Preheat oven to 375.

Beat together butter and sugars on high speed until fluffy, 2-3 minutes. Add vanilla and eggs and beat well. Add flour, baking soda and salt and beat on low speed until just combined. Stir in 2 cups of chips. Roll dough into 2-inch balls, then roll balls in rest of chips and nuts to coat. Place cookies 2-inches apart on parchment lined baking sheet. Bake until golden, 28 minutes. Cool completely on baking sheet.

Store in airtight container up to fivedays.

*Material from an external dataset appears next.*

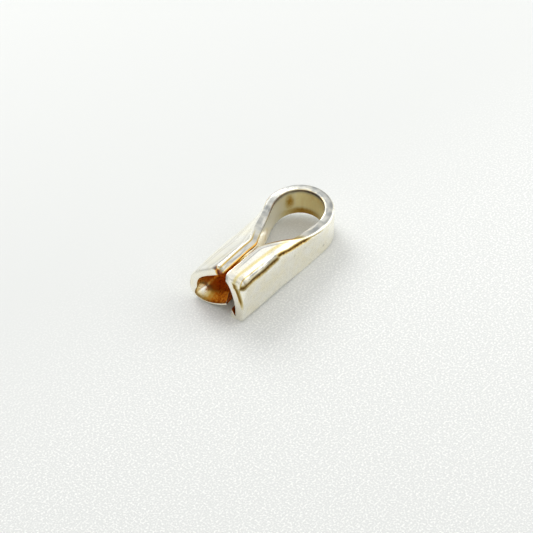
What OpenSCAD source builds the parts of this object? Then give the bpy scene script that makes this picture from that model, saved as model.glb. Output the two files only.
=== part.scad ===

POTATO CHIP AND CHIVE OMELETTE
4 large eggs
1 cup salted potato chips, somewhat crushed
Finely chopped fresh chives
1/4 teaspoon garlic powder
1 teaspoon unsalted butter or olive oil

In a bowl beat eggs lightly with a fork. In another bowl, mix chips, chives and garlic. Stir half into the eggs. In a medium skillet melt butter over medium heat. When foamy, add eggs. Cook for 2 minutes, then sprinkle rest of chips over the surface. Cook 1 more minute or until omelette is cooked the way you like it. Fold omelette in two and slide onto a serving plate. Serve and eat right away before chips lose their crunch.

CHICKEN FRIES
2 eggs, beaten
1/2 teaspoon salt
1/2 teaspoon garlic powder
1/4 teaspoon cayenne powder
2 cups finely crushed ridged potato chips
1 cup Panko bread crumbs
1/2 cup grated Parmesan cheese
2 boneless skinless chicken breasts cut into 1/4-inch strips

Preheat oven to 400. In a shallow bowl, whisk eggs, salt, garlic powder and cayenne. In another bowl combine chips, Panko and cheese. Dip chicken in egg mixture, then in potato chip mixture. Pat to help coating adhere. Transfer to a greased wire rack in a foil-lined rimmed baking sheet. Bake until golden brown, 12-15 minutes.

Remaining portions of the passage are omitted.